On Wednesday, the Fed announced that in conjunction with the Treasury Department, it would launch a Commercial Paper Funding Facility, which will allow businesses to retain access to short-term funding and provide liquidity for the money market funds where many Americans keep some of their savings. At the same time, it announced the launch of a Primary Dealer Credit Facility, another way of providing liquidity to large financial institutions.
Assisting other central banks
On Thursday, the central bank announced that it was establishing a Money Market Mutual Fund Liquidity Facility, which will make it easier for commercial banks to push cash into money market funds by purchasing assets held by those funds. At the same time, the Fed announced that it had expanded a program that allows other central banks around the world to trade their own currency for dollars in order to keep the global flow of dollars – in which many international transactions are denominated – flowing smoothly.

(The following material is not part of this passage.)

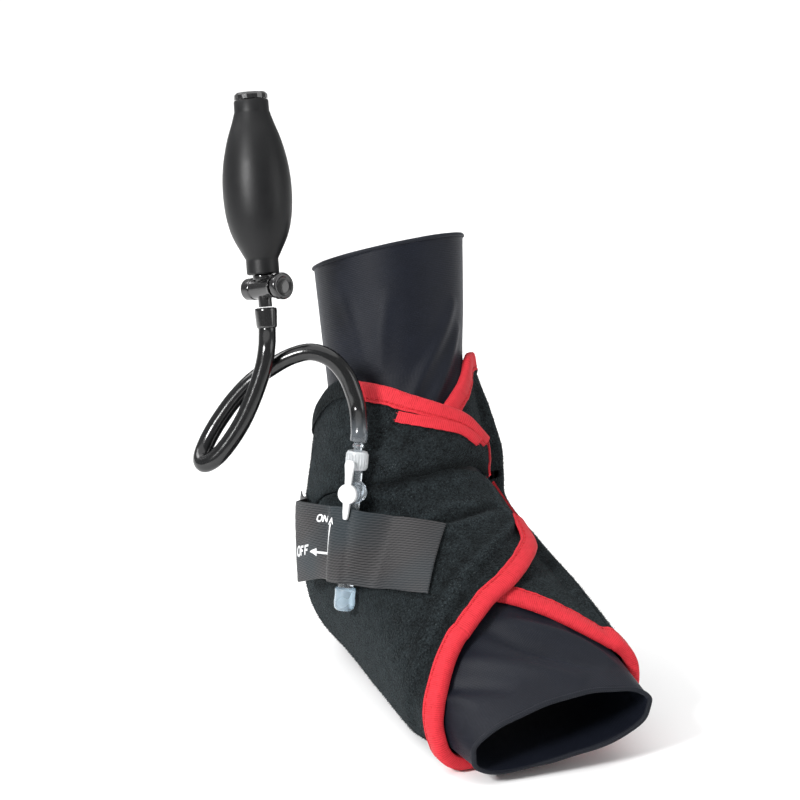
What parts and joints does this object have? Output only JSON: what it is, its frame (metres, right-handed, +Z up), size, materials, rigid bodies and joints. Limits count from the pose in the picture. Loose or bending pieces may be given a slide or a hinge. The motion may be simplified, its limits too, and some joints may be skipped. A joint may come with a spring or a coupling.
{
  "type": "cold compression ankle wrap",
  "caption": "Fleece ankle wrap with gel pads and an air bladder, closed over a knitted undersleeve, with a stopcock, a hose and a hand squeeze bulb.",
  "frame": {"origin": "On the floor plane under the sole, below the front of the heel, where the sole pad rests.", "axes": "+Z up out of the sole, -Y towards the toe opening, +X towards the inner (big toe) side of a right foot."},
  "size_m": [0.1655, 0.2473, 0.2951],
  "materials": {
    "fleece": "matt",
    "sleeve_knit": "matt",
    "hem": "matt",
    "lining": "matt",
    "gel_film": "satin",
    "bladder_film": "satin",
    "binding_tape": "matt",
    "hook_tape": "matt",
    "webbing": "satin",
    "clear_plastic": "gloss",
    "white_plastic": "satin",
    "hose_vinyl": "gloss",
    "valve_plastic": "gloss",
    "bulb_rubber": "satin",
    "seal_rubber": "matt",
    "spring_steel": "satin"
  },
  "bodies": {
    "wrap": {"compression_sleeve": "sleeve_knit", "sleeve_top_hem": "hem", "sleeve_toe_hem": "hem", "wrap_lining": "lining", "gel_pad_outer": "gel_film", "gel_pad_inner": "gel_film", "air_bladder": "bladder_film", "heel_shell": "fleece", "instep_panel": "fleece", "far_upper_wing": "fleece", "far_lower_wing": "fleece", "binding_shell_top": "binding_tape", "binding_far_upper": "binding_tape", "binding_far_lower": "binding_tape", "binding_shell_foot": "binding_tape", "stopcock_body": "clear_plastic", "port_tube": "clear_plastic", "port_end_cap": "clear_plastic", "bridge_strap": "webbing"},
    "near_upper_wing": {"near_upper_wing": "fleece", "binding_upper_wing": "binding_tape", "binding_upper_row_two": "binding_tape", "hook_tab_upper": "hook_tape"},
    "near_lower_wing": {"near_lower_wing": "fleece", "binding_lower_wing": "binding_tape", "hook_tab_lower": "hook_tape"},
    "stopcock_lever": {"stopcock_lever": "white_plastic"},
    "pump": {"luer_fitting": "clear_plastic", "hose": "hose_vinyl", "tee_valve_body": "valve_plastic", "hose_cuff": "valve_plastic", "squeeze_bulb": "bulb_rubber", "intake_valve_seat": "valve_plastic"},
    "luer_collar": {"luer_collar": "clear_plastic"},
    "release_button": {"release_button": "valve_plastic", "button_spring": "spring_steel"},
    "outlet_check_disc": {"outlet_check_disc": "seal_rubber"},
    "intake_check_disc": {"intake_check_disc": "seal_rubber"}
  },
  "joints": [
    {"name": "stopcock_turn", "type": "hinge", "parent": "wrap", "child": "stopcock_lever", "pos_m": [-0.0469, 0.0181, 0.1089], "axis": [-0.7957, -0.5603, 0.2302], "range_deg": [0, 90]},
    {"name": "pump_disconnect", "type": "slide", "parent": "wrap", "child": "pump", "axis": [0.19, 0.13, 0.9731], "range_m": [0, 0.015]},
    {"name": "collar_turn", "type": "hinge", "parent": "pump", "child": "luer_collar", "pos_m": [-0.04386, 0.02018, 0.12447], "axis": [0.19, 0.13, 0.9731], "range_deg": [0, 180]},
    {"name": "release_press", "type": "slide", "parent": "pump", "child": "release_button", "axis": [-0.2527, 0.9274, -0.2757], "range_m": [0, 0.002], "stiffness_N_per_m": 400, "springref_m": -0.001},
    {"name": "outlet_check", "type": "slide", "parent": "pump", "child": "outlet_check_disc", "axis": [-0.1132, -0.3114, -0.9435], "range_m": [0, 0.0015], "stiffness_N_per_m": 20},
    {"name": "intake_check", "type": "slide", "parent": "pump", "child": "intake_check_disc", "axis": [-0.1132, -0.3114, -0.9435], "range_m": [0, 0.001], "stiffness_N_per_m": 20},
    {"name": "near_upper_wing_open", "type": "hinge", "parent": "wrap", "child": "near_upper_wing", "pos_m": [-0.02524, 0.01945, 0.13287], "axis": [-0.2769, -0.5592, -0.7815], "range_deg": [0, 70]},
    {"name": "near_lower_wing_open", "type": "hinge", "parent": "wrap", "child": "near_lower_wing", "pos_m": [-0.01258, -0.05225, 0.07349], "axis": [-0.0606, -0.7803, -0.6224], "range_deg": [0, 40]}
  ]
}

On Friday, the Fed announced an expansion of its program to ensure the flow of dollars through international markets, through a joint agreement with the Bank of Canada, the Bank of England, the Bank of Japan, the European Central Bank and the Swiss National Bank to increase the frequency of dollar swap transactions.
Also on Friday, the central bank signaled that it would extend the Money Market Mutual Fund Liquidity Facility to include financing for asset purchases from state and tax-exempt municipal funds.
Pushing interest rates below zero
Looking further ahead, there are a few more things the Fed could consider doing. Other central banks, primarily in Europe, have pushed interest rates below zero – effectively charging a fee rather than interest on deposits.
Other central banks have also launched programs that tie long-term low-cost funding to specific kinds of loans, such as those made to small businesses and individuals. Alternatively, the Fed could provide funding for those loans by accepting asset-backed securities based on them as collateral.